(Objective): In the listing that follows, the range to quote begins at the line that has "What OpenSCAD source" and ends after the line that has "socket_wall = 8; // [6:0.5:10]"; quote it verbatim and add nothing.

(Excerpted records):
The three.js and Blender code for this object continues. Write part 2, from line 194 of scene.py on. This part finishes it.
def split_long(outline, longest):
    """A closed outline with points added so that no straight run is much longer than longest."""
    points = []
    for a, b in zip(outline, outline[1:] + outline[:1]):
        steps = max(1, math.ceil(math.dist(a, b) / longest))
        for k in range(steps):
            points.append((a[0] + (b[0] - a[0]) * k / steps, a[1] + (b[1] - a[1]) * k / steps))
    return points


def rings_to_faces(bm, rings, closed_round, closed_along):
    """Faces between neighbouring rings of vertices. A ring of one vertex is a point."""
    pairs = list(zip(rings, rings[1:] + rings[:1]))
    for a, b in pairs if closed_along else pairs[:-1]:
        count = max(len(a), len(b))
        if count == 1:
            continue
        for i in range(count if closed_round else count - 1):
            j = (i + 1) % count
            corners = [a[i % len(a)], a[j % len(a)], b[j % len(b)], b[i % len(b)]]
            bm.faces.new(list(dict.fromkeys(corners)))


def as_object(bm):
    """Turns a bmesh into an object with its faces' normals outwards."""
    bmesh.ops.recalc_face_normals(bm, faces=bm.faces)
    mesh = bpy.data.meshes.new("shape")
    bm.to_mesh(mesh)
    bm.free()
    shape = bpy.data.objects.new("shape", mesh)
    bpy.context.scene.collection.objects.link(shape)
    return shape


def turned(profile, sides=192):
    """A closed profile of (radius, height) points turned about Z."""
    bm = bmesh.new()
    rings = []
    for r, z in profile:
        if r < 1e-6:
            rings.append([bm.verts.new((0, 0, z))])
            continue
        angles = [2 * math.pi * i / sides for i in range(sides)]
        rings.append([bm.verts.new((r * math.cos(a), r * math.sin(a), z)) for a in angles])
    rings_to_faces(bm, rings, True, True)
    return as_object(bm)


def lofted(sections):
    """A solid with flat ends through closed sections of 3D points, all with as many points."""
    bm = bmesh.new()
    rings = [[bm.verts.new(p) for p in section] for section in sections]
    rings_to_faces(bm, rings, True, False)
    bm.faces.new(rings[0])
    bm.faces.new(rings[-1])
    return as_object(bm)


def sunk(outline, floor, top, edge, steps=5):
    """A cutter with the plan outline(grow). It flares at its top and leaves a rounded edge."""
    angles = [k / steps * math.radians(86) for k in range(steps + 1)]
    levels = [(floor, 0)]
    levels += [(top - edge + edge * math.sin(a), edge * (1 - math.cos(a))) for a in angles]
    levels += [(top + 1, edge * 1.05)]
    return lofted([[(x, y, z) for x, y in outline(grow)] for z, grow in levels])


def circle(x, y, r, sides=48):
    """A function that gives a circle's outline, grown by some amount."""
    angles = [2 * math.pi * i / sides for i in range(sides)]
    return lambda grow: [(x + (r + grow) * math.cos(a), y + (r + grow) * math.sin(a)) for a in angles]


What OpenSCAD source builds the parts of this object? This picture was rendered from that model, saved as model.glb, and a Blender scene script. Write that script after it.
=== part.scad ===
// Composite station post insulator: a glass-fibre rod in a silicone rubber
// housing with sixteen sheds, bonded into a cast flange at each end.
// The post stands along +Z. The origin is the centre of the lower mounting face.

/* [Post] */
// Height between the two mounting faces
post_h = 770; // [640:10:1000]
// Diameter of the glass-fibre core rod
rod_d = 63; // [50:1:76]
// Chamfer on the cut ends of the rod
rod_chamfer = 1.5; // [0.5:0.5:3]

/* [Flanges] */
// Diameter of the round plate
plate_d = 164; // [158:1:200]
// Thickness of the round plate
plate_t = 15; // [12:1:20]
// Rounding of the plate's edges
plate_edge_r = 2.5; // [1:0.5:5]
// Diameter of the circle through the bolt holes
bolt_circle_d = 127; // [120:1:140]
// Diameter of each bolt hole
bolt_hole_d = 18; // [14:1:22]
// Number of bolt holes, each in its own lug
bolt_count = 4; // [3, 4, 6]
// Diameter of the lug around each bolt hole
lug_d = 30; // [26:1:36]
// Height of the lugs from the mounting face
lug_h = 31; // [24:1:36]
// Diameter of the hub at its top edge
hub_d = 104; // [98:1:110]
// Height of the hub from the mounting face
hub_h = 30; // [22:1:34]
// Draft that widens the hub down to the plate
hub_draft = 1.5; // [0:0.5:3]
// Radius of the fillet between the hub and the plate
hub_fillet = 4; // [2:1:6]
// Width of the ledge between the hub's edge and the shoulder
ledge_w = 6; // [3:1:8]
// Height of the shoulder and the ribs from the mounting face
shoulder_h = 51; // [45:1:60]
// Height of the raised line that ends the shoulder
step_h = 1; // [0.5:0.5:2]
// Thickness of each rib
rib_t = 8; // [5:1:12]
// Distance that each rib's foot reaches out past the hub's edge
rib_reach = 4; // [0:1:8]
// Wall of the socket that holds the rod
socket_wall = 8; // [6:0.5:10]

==

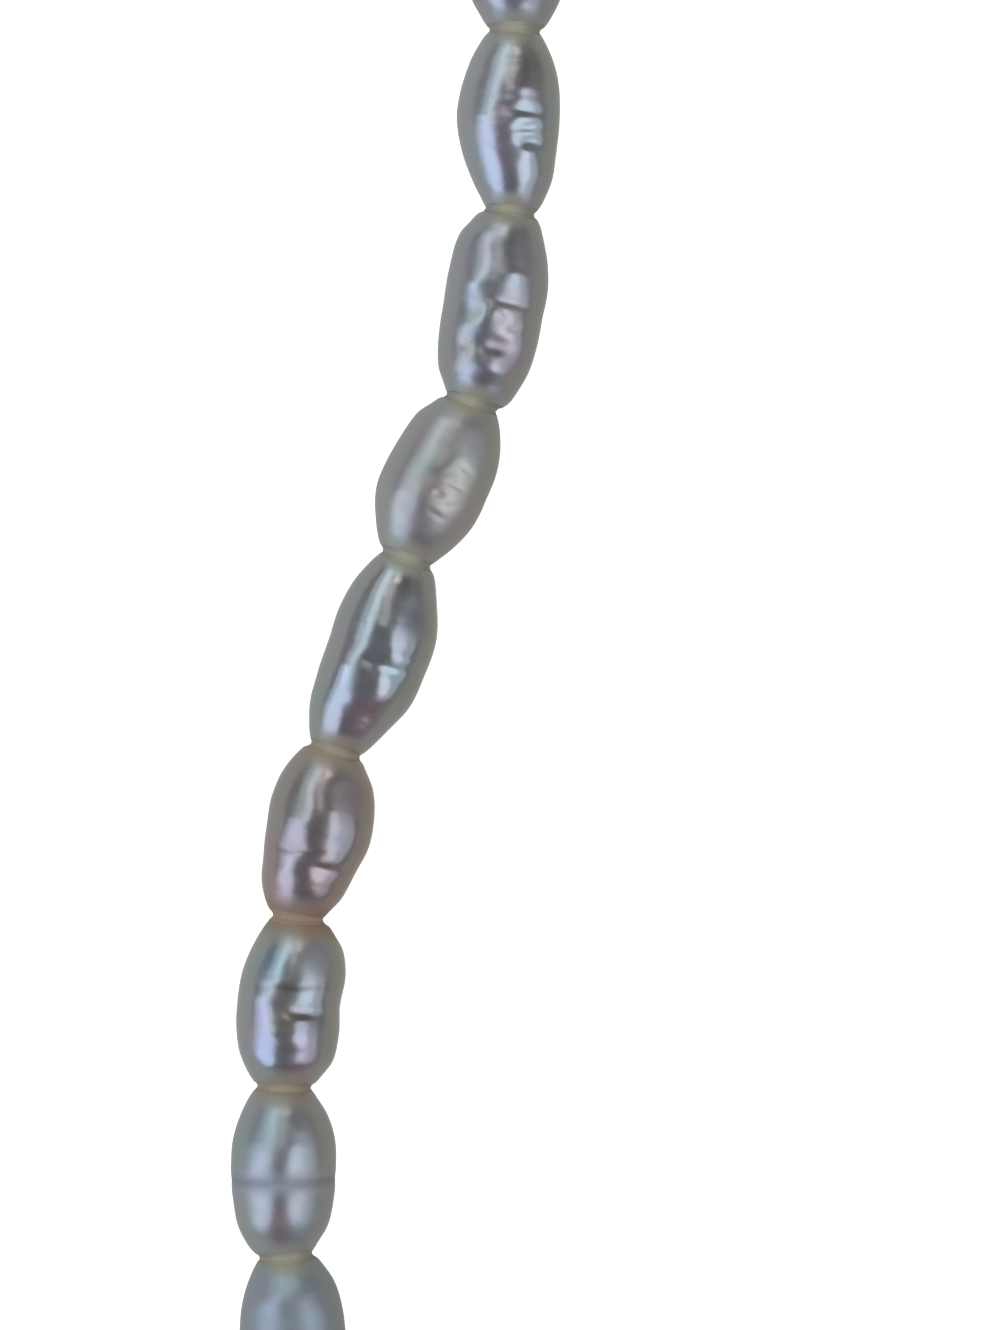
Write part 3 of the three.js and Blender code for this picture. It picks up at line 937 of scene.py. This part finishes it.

(Exercise solution):
What OpenSCAD source builds the parts of this object? This picture was rendered from that model, saved as model.glb, and a Blender scene script. Write that script after it.
=== part.scad ===
// Composite station post insulator: a glass-fibre rod in a silicone rubber
// housing with sixteen sheds, bonded into a cast flange at each end.
// The post stands along +Z. The origin is the centre of the lower mounting face.

/* [Post] */
// Height between the two mounting faces
post_h = 770; // [640:10:1000]
// Diameter of the glass-fibre core rod
rod_d = 63; // [50:1:76]
// Chamfer on the cut ends of the rod
rod_chamfer = 1.5; // [0.5:0.5:3]

/* [Flanges] */
// Diameter of the round plate
plate_d = 164; // [158:1:200]
// Thickness of the round plate
plate_t = 15; // [12:1:20]
// Rounding of the plate's edges
plate_edge_r = 2.5; // [1:0.5:5]
// Diameter of the circle through the bolt holes
bolt_circle_d = 127; // [120:1:140]
// Diameter of each bolt hole
bolt_hole_d = 18; // [14:1:22]
// Number of bolt holes, each in its own lug
bolt_count = 4; // [3, 4, 6]
// Diameter of the lug around each bolt hole
lug_d = 30; // [26:1:36]
// Height of the lugs from the mounting face
lug_h = 31; // [24:1:36]
// Diameter of the hub at its top edge
hub_d = 104; // [98:1:110]
// Height of the hub from the mounting face
hub_h = 30; // [22:1:34]
// Draft that widens the hub down to the plate
hub_draft = 1.5; // [0:0.5:3]
// Radius of the fillet between the hub and the plate
hub_fillet = 4; // [2:1:6]
// Width of the ledge between the hub's edge and the shoulder
ledge_w = 6; // [3:1:8]
// Height of the shoulder and the ribs from the mounting face
shoulder_h = 51; // [45:1:60]
// Height of the raised line that ends the shoulder
step_h = 1; // [0.5:0.5:2]
// Thickness of each rib
rib_t = 8; // [5:1:12]
// Distance that each rib's foot reaches out past the hub's edge
rib_reach = 4; // [0:1:8]
// Wall of the socket that holds the rod
socket_wall = 8; // [6:0.5:10]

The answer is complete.